"Tampaknya kekerasan yang meluas dan sistematis terhadap Rohingya masih tetap ada. Sifat kekerasan (di Myanmar) berubah dari pembunuhan dan pemerkosaan massal ke teror yang intensitasnya lebih rendah, seperti dibiarkan mati kelaparan, yang tampaknya sengaja dirancang untuk mengusir warga Rohingya yang tersisa dari rumah mereka ke Bangladesh," ujar Gilmour, menambahkan.
Pekan lalu Komisioner HAM PBB mengindikasikan adanya pembantaian dan pembersihan etnis Rohingya di Negara Bagian Rakhine. Hal ini bisa memicu konflik berbau agama yang lebih luas di kawasan.

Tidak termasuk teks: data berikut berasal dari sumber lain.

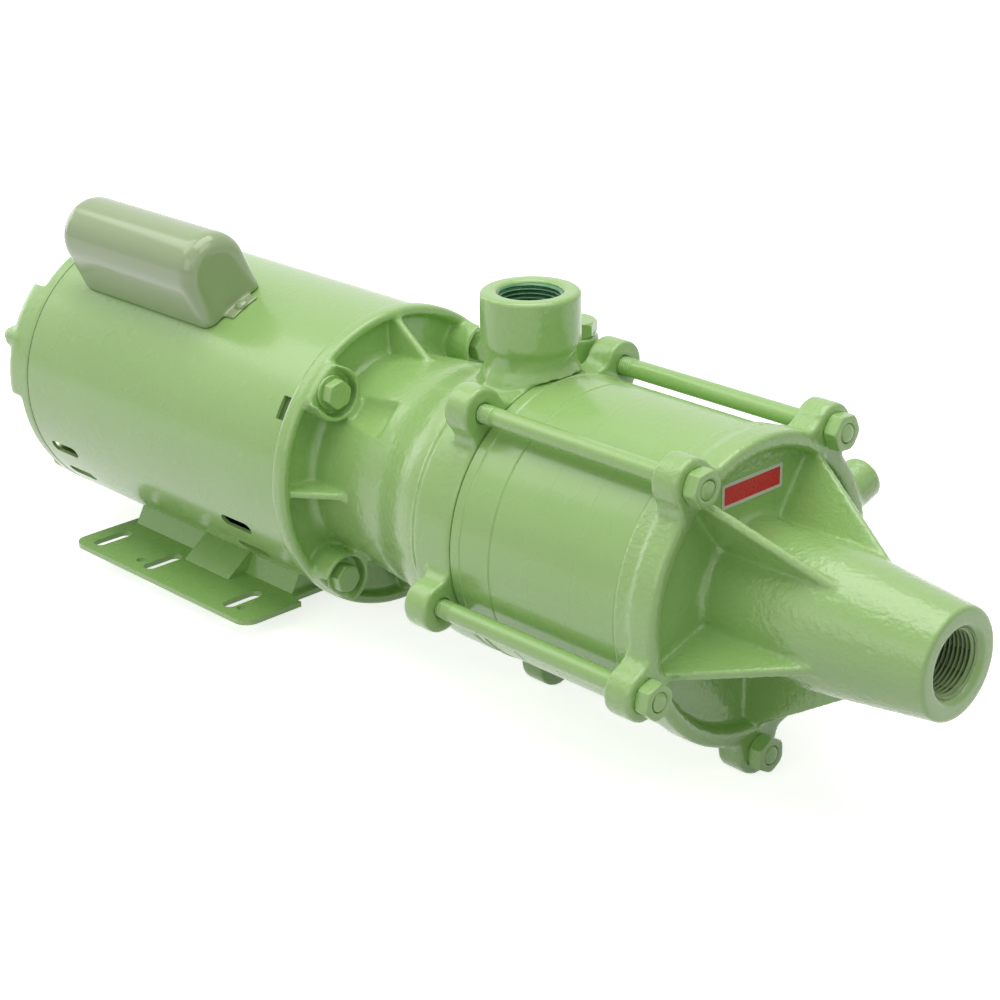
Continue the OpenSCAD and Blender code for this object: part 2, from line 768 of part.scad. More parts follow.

Hampir 700.000 Muslim Rohingya mengungsi ke Bangladesh sejak kekerasan militer Mynamar pada 25 Agustus 2017. Organisasi Dokter Lintas Batas dalam laporannya menyebut, 6.700 Muslim Rohingya dibantai pada bulan pertama aksi kekerasan.
Mereka ditembaki, bahkan ada yang dibakar hdup-hidup di dalam rumah. Selain itu, para perempuan dewasa dan anak-anak menjadi korban pemerkosaan.